15 May 2018
The EMEA sourcing market slumped in the first quarter of 2018, according to the latest data from the Information Services Group (ISG).
This is despite the region’s market seeing a rebound at the end of last year (see News, Jan 2018 issue).
ISG blames the decline on European enterprises focusing attention and discretionary spending on preparations for the GDPR which comes into force on 25 May.
The firm measures commercial outsourcing contracts with annual contract value (ACV) of €4m.

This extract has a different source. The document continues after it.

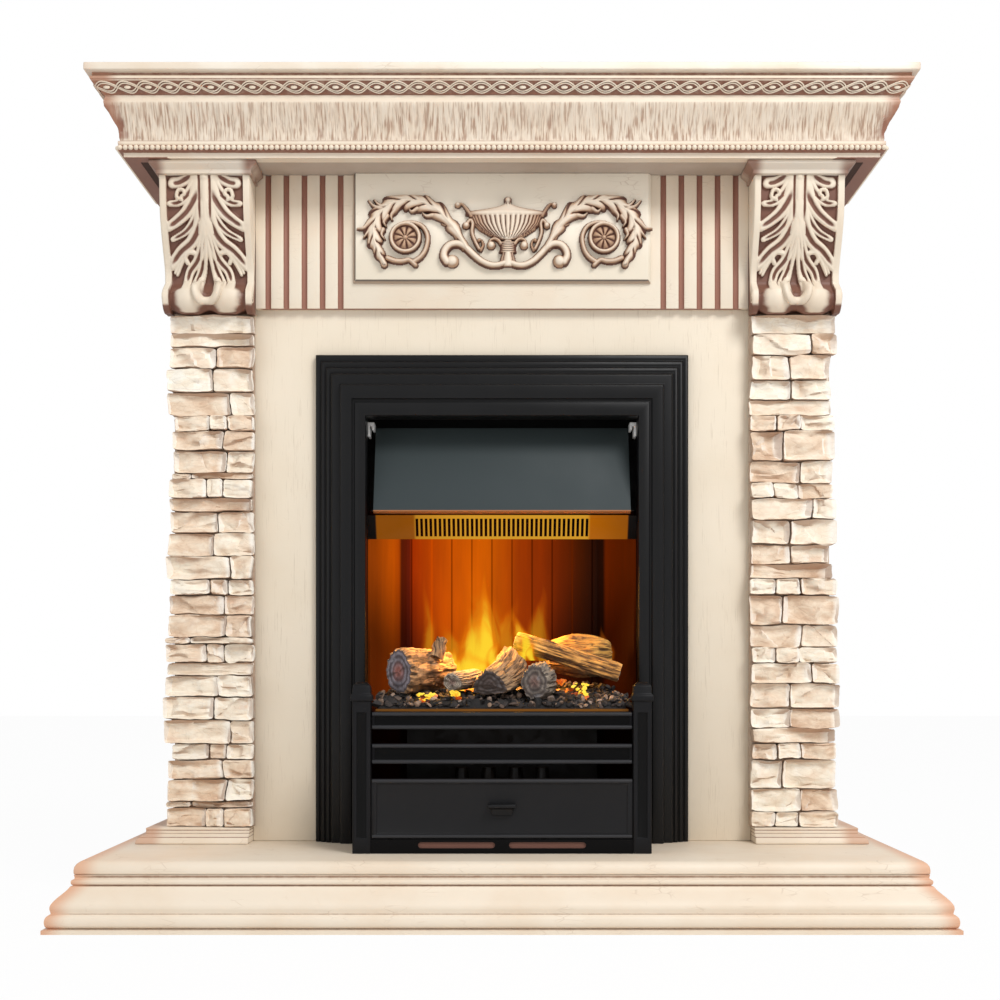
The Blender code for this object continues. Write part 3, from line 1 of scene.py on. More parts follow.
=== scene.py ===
"""The looks of an electric fireplace suite: a cast portal on a hearth round an inset electric fire.

Metres, +Z up, and the front faces -Y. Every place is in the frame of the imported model, so a piece
goes where the CAD says. Each class below is one sub-assembly, with its sizes as fields.
"""

from __future__ import annotations

import itertools
import logging
import math
import random
from dataclasses import dataclass
from enum import Enum
from typing import Callable, Iterable, Sequence

import bmesh
import bpy
import numpy as np
from mathutils import Euler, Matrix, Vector


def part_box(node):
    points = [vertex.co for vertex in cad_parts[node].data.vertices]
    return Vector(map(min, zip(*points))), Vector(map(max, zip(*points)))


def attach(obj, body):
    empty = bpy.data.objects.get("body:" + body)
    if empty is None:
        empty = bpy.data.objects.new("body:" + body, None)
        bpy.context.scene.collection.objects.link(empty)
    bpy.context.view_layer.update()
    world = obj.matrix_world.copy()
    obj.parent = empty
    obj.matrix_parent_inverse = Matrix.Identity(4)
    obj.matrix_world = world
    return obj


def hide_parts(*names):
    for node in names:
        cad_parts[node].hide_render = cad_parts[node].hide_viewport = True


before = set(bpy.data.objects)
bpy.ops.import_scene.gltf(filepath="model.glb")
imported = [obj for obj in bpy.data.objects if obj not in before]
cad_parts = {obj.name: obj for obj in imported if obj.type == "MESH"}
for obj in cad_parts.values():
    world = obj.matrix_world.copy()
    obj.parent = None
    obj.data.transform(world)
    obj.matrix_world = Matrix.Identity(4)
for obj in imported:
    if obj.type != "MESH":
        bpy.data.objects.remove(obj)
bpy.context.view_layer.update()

logging.basicConfig(level=logging.INFO, format="%(message)s")
log = logging.getLogger("fireplace")

Colour = tuple[float, float, float]
Spot = tuple[float, float, float]
Flat = tuple[float, float]

# Colours that several finishes share
CREAM = (0.815, 0.712, 0.580)
CREAM_DEEP = (0.770, 0.640, 0.495)
PATINA = (0.235, 0.098, 0.060)
COPPER_BROWN = (0.430, 0.190, 0.105)
SOOT = (0.010, 0.009, 0.010)
RUBBED_EDGE = (0.700, 0.385, 0.235)
UNLIT = (0.0, 0.0, 0.0)
WHITE = (1.0, 1.0, 1.0)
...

In its latest index, ISG reveals that EMEA’s first-quarter combined market ACV of €3bn was down 20 per cent compared with the same period last year. It says poor showings in Europe’s largest markets, the UK and DACH, were a “drag” on regional performance.
Although traditional sourcing ACV in the UK rose three per cent sequentially in the first quarter, ISG says it was down more than 60 per cent compared with the same period in 2017.
It adds that the number of contracts for the period held steady, although contract values were much smaller. 2018 yielded the lowest first-quarter ACV since 2010.
DACH had its third consecutive quarter of poor performance and its ACV of €438 million was its lowest quarterly total since the beginning of 2014.
The reduced appetite for traditional sourcing in DACH has been evident in each of the last three quarters, impacted by a shift in focus to GDPR and the implementation of new technologies.
“There is a degree of uncertainty in the European market that continues to depress demand for outsourcing,” says Steve Hall, partner and president, ISG EMEA.
“The focus on preparations for the sweeping GDPR data-privacy regulation and the impact this will have on business relationships is front of mind for many organisations and has led to a shift in priorities.”
Hall adds that the recent demise of UK construction firm Carillion and the financial uncertainty of some high-profile outsourcing companies has been extensively reported and has added a new degree of caution in the market.
While traditional sourcing stumbled, as-a-service soared, rising 40 per cent over last year.
As-a-service ACV of €1.4bn was the highest recorded in the region and represented 46 per cent of the combined regional market.
Looking at the remainder of the year, Hall says that while traditional sourcing may have a “bumpy” ride in coming quarters, the trend toward as-a-service will continue to accelerate across Europe through 2018.